Move all zeroes to end of array

• Difficulty Level : Easy
• Last Updated : 19 Jul, 2021

Given an array of random numbers, Push all the zero’s of a given array to the end of the array. For example, if the given arrays is {1, 9, 8, 4, 0, 0, 2, 7, 0, 6, 0}, it should be changed to {1, 9, 8, 4, 2, 7, 6, 0, 0, 0, 0}. The order of all other elements should be same. Expected time complexity is O(n) and extra space is O(1).
Example: 
 

Input :  arr[] = {1, 2, 0, 4, 3, 0, 5, 0};Output : arr[] = {1, 2, 4, 3, 5, 0, 0, 0};Input : arr[]  = {1, 2, 0, 0, 0, 3, 6};Output : arr[] = {1, 2, 3, 6, 0, 0, 0};

Recommended: Please solve it on “PRACTICE ” first, before moving on to the solution. 
 

There can be many ways to solve this problem. Following is a simple and interesting way to solve this problem. 
Traverse the given array ‘arr’ from left to right. While traversing, maintain count of non-zero elements in array. Let the count be ‘count’. For every non-zero element arr[i], put the element at ‘arr[count]’ and increment ‘count’. After complete traversal, all non-zero elements have already been shifted to front end and ‘count’ is set as index of first 0. Now all we need to do is that run a loop which makes all elements zero from ‘count’ till end of the array.
Below is the implementation of the above approach. 
 

• C++
• Java
• Python3
• C#
• PHP
• Javascript

// A C++ program to move all zeroes at the end of array

#include <iostream>

using namespace std;

// Function which pushes all zeros to end of an array.

void pushZerosToEnd(int arr[], int n)

{

    int count = 0;  // Count of non-zero elements

    // Traverse the array. If element encountered is non-

    // zero, then replace the element at index 'count'

    // with this element

    for (int i = 0; i < n; i++)

        if (arr[i] != 0)

            arr[count++] = arr[i]; // here count is

                                   // incremented

    // Now all non-zero elements have been shifted to

    // front and  'count' is set as index of first 0.

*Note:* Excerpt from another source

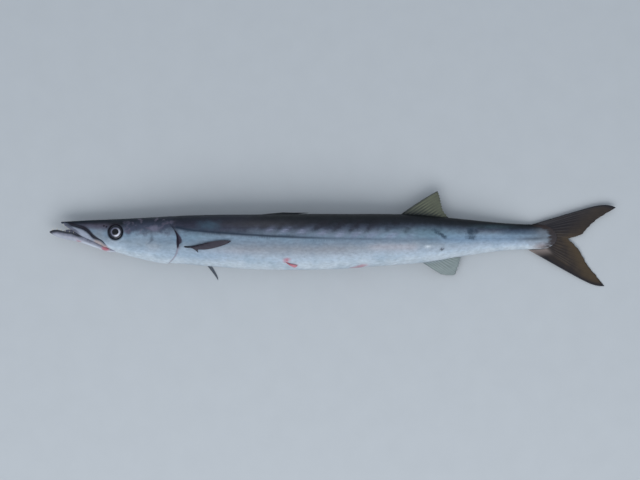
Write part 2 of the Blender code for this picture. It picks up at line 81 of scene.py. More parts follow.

    // Make all elements 0 from count to end.

    while (count < n)

        arr[count++] = 0;

}

// Driver program to test above function

int main()

{

    int arr[] = {1, 9, 8, 4, 0, 0, 2, 7, 0, 6, 0, 9};

    int n = sizeof(arr) / sizeof(arr[0]);

    pushZerosToEnd(arr, n);

    cout << "Array after pushing all zeros to end of array :\n";

    for (int i = 0; i < n; i++)

        cout << arr[i] << " ";

    return 0;

}

Output: 
 

Array after pushing all zeros to end of array :1 9 8 4 2 7 6 9 0 0 0 0

Time Complexity: O(n) where n is number of elements in input array.
Auxiliary Space: O(1)